Investition in regionale Kapazitäten: Statt auf Massenproduktion für den überregionalen Markt zu setzen, können Produzenten in die Optimierung ihrer lokalen Produktionsprozesse investieren und ihr Serviceangebot für die unmittelbare Umgebung verbessern. Dies kann die Entwicklung spezialisierter Produkte für regionale Bedürfnisse oder die Stärkung der Kundenbeziehungen vor Ort umfassen.
Kommunikation der Nachhaltigkeitsvorteile: Lokale Produzenten sollten die Umweltvorteile ihrer kurzen Lieferketten und regionalen Wertschöpfung aktiv kommunizieren. Viele Bauherren und Planer sind sich der vollen Tragweite ihrer Entscheidungen bezüglich des CO2-Fussabdrucks noch nicht bewusst. Eine transparente Darstellung der eingesparten Emissionen und der gestärkten regionalen Wirtschaft kann ein starkes Argument sein.

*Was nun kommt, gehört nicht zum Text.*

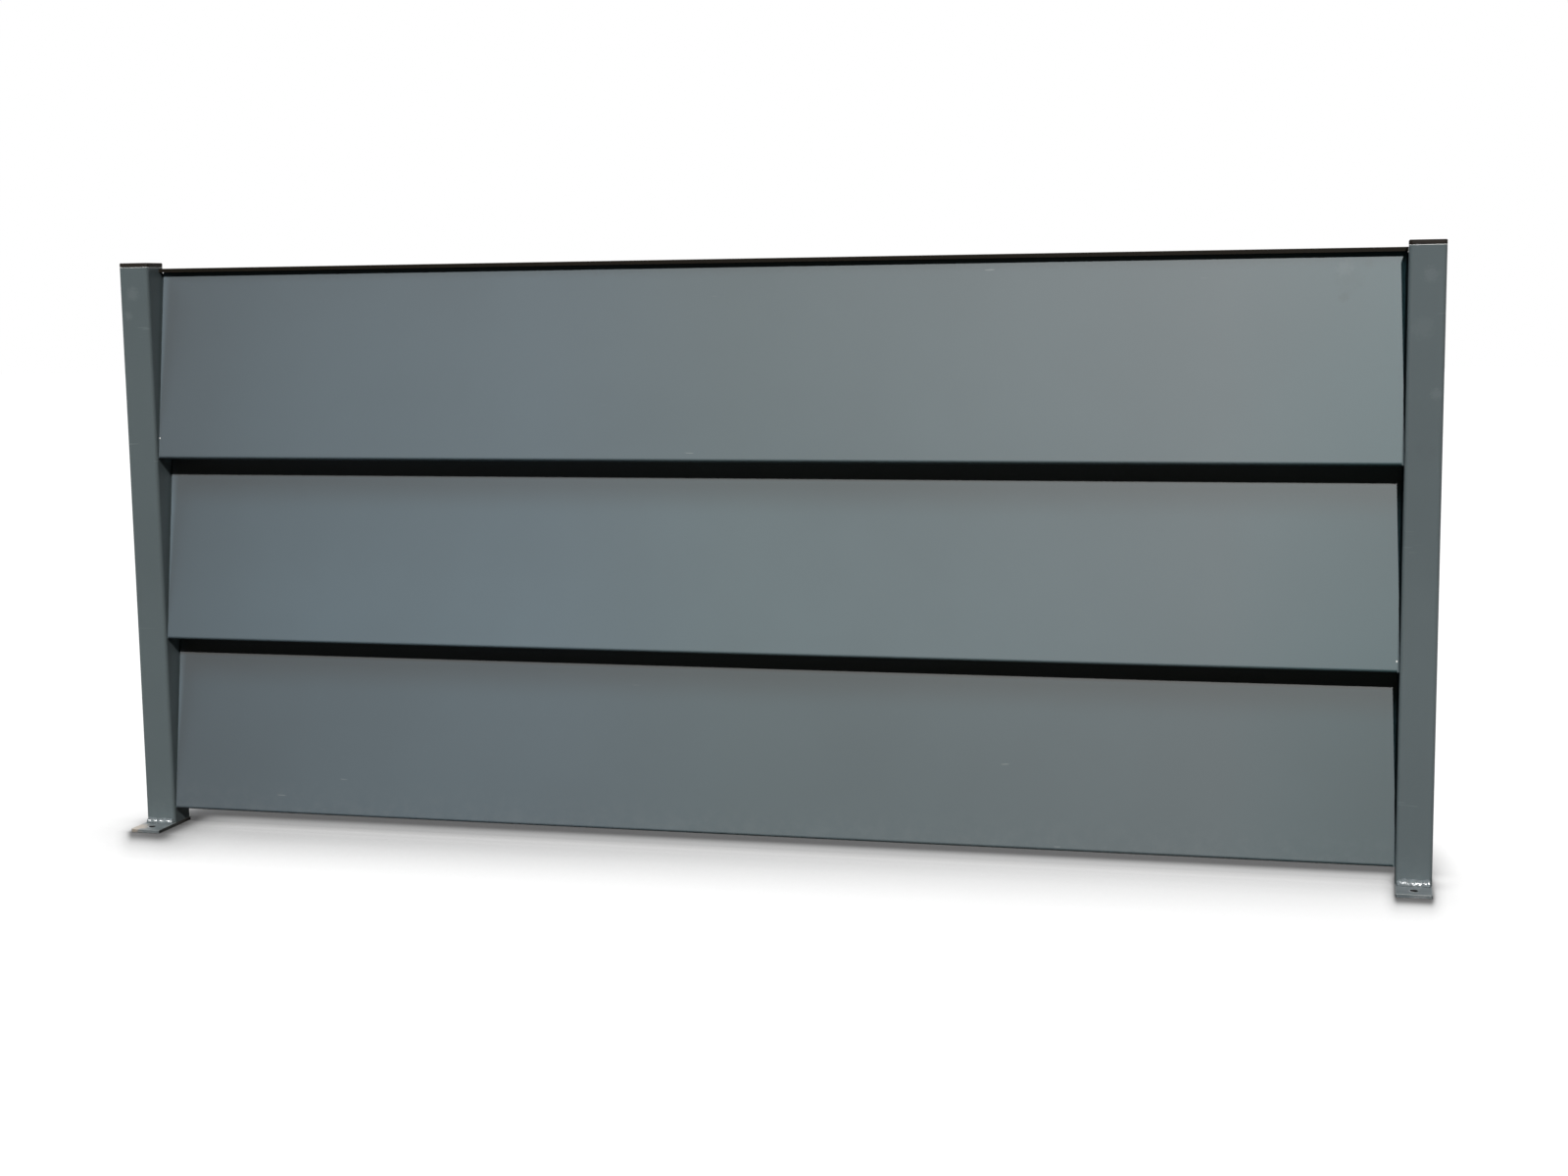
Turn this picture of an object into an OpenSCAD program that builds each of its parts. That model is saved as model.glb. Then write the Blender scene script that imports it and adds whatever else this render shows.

Der Aufruf zur Umorientierung: Eine Win-Win-Situation
Es ist an der Zeit, dass die Bauwirtschaft ihre Praktiken kritisch hinterfragt und die vielbeschworene Nachhaltigkeit nicht nur auf dem Papier, sondern auch in der Materialbeschaffung ernst nimmt. Der bewusste Verzicht auf weit hergereiste Betonelemente zugunsten lokaler Produkte ist ein konkreter Schritt, der für alle Beteiligten eine Win-Win-Situation darstellt:
Für Bauherren bedeutet es nicht nur einen Beitrag zum Umweltschutz, sondern auch eine Stärkung des regionalen Standorts und oft auch eine bessere Kontrolle über das Projekt. Für Architekten eröffnen sich neue Möglichkeiten, Bauwerke mit einem geringeren ökologischen Fussabdruck zu gestalten und innovative Lösungen mit regionalen Materialien zu entwickeln. Für General- und Totalunternehmer sowie Baumeister bedeutet es eine Vereinfachung der Logistik, eine höhere Planungssicherheit und die Möglichkeit, sich als nachhaltiger und verantwortungsbewusster Partner zu positionieren.
Lassen Sie uns gemeinsam die Rhetorik in Taten umsetzen und die lokale Produktion von Betonelementen wieder stärker in den Fokus rücken. Es ist ein Investment in unsere Umwelt, unsere Wirtschaft und eine nachhaltige Zukunft des Bauens. Sind Sie bereit, diesen Schritt gemeinsam zu gehen und die Vorteile lokaler Partnerschaften voll auszuschöpfen?